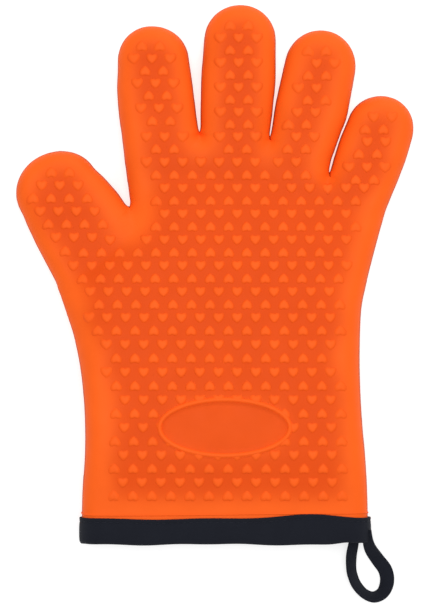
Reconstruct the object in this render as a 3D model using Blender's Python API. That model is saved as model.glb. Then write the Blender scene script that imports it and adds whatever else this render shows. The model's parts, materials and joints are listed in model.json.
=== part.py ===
"""Five-finger heat resistant glove, lying flat: a moulded silicone shell over a padded cotton liner,
with a cloth binding round the cuff and a hanging loop of the same tape.

Metres, +Z up.  The glove is drawn with its cuff edge on the X axis and its fingers towards +Y, and is
then moved so that the origin is the bottom centre of its bounding box.  The shell, the padding and the
liner are each cut at the finger joints, because a finger bends there.
"""

import math

import bpy
from mathutils import Matrix, Vector

MM = 0.001

# Wall, from the outside in.  The outer faces of the shell are the tops of its grip bumps.
SHELL_WALL = 2.0 * MM
PADDING_WALL = 1.5 * MM
LINING_WALL = 0.7 * MM
LAYER_GAP = 0.3 * MM

# Cross-sections: flat top and bottom faces joined by rolled sides.
EDGE_ROLL = 8.5 * MM
QUARTER_STEPS = 3
PALM_THICKNESS = 25.0 * MM
KNUCKLE_THICKNESS = 17.0 * MM
FINGER_THICKNESS = 19.0 * MM
CUFF_THICKNESS = 18.4 * MM

# The palm's ribs: the left and right end of each cross-section, from the cuff to the knuckles.
CUFF_HALF_WIDTH = 71.6 * MM
PALM_RIBS = (
    ((-70.0 * MM, 46.0 * MM), (69.0 * MM, 46.0 * MM), PALM_THICKNESS),
    ((-70.3 * MM, 75.0 * MM), (67.8 * MM, 75.0 * MM), PALM_THICKNESS),
    ((-73.5 * MM, 98.0 * MM), (67.8 * MM, 99.0 * MM), PALM_THICKNESS),
    ((-76.5 * MM, 112.0 * MM), (69.0 * MM, 120.0 * MM), PALM_THICKNESS),
    ((-58.0 * MM, 140.0 * MM), (74.0 * MM, 145.0 * MM), 23.5 * MM),
    ((-47.5 * MM, 168.0 * MM), (79.5 * MM, 163.0 * MM), 21.5 * MM),
    ((-50.0 * MM, 194.0 * MM), (80.5 * MM, 171.0 * MM), KNUCKLE_THICKNESS),
)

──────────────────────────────

* _Requirement_: Copy down the whole of the data above, matching it exactly.

* _Result of this task_:
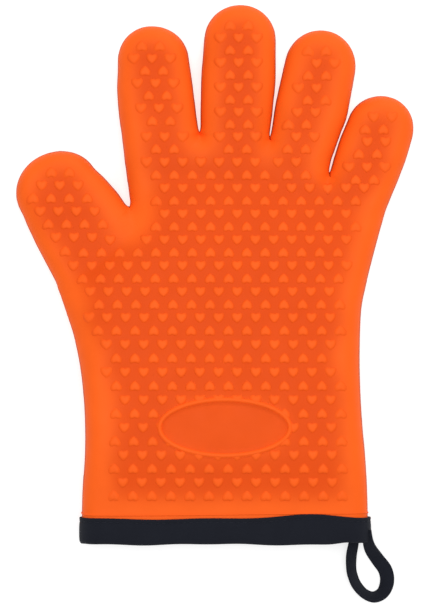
Reconstruct the object in this render as a 3D model using Blender's Python API. That model is saved as model.glb. Then write the Blender scene script that imports it and adds whatever else this render shows. The model's parts, materials and joints are listed in model.json.
=== part.py ===
"""Five-finger heat resistant glove, lying flat: a moulded silicone shell over a padded cotton liner,
with a cloth binding round the cuff and a hanging loop of the same tape.

Metres, +Z up.  The glove is drawn with its cuff edge on the X axis and its fingers towards +Y, and is
then moved so that the origin is the bottom centre of its bounding box.  The shell, the padding and the
liner are each cut at the finger joints, because a finger bends there.
"""

import math

import bpy
from mathutils import Matrix, Vector

MM = 0.001

# Wall, from the outside in.  The outer faces of the shell are the tops of its grip bumps.
SHELL_WALL = 2.0 * MM
PADDING_WALL = 1.5 * MM
LINING_WALL = 0.7 * MM
LAYER_GAP = 0.3 * MM

# Cross-sections: flat top and bottom faces joined by rolled sides.
EDGE_ROLL = 8.5 * MM
QUARTER_STEPS = 3
PALM_THICKNESS = 25.0 * MM
KNUCKLE_THICKNESS = 17.0 * MM
FINGER_THICKNESS = 19.0 * MM
CUFF_THICKNESS = 18.4 * MM

# The palm's ribs: the left and right end of each cross-section, from the cuff to the knuckles.
CUFF_HALF_WIDTH = 71.6 * MM
PALM_RIBS = (
    ((-70.0 * MM, 46.0 * MM), (69.0 * MM, 46.0 * MM), PALM_THICKNESS),
    ((-70.3 * MM, 75.0 * MM), (67.8 * MM, 75.0 * MM), PALM_THICKNESS),
    ((-73.5 * MM, 98.0 * MM), (67.8 * MM, 99.0 * MM), PALM_THICKNESS),
    ((-76.5 * MM, 112.0 * MM), (69.0 * MM, 120.0 * MM), PALM_THICKNESS),
    ((-58.0 * MM, 140.0 * MM), (74.0 * MM, 145.0 * MM), 23.5 * MM),
    ((-47.5 * MM, 168.0 * MM), (79.5 * MM, 163.0 * MM), 21.5 * MM),
    ((-50.0 * MM, 194.0 * MM), (80.5 * MM, 171.0 * MM), KNUCKLE_THICKNESS),
)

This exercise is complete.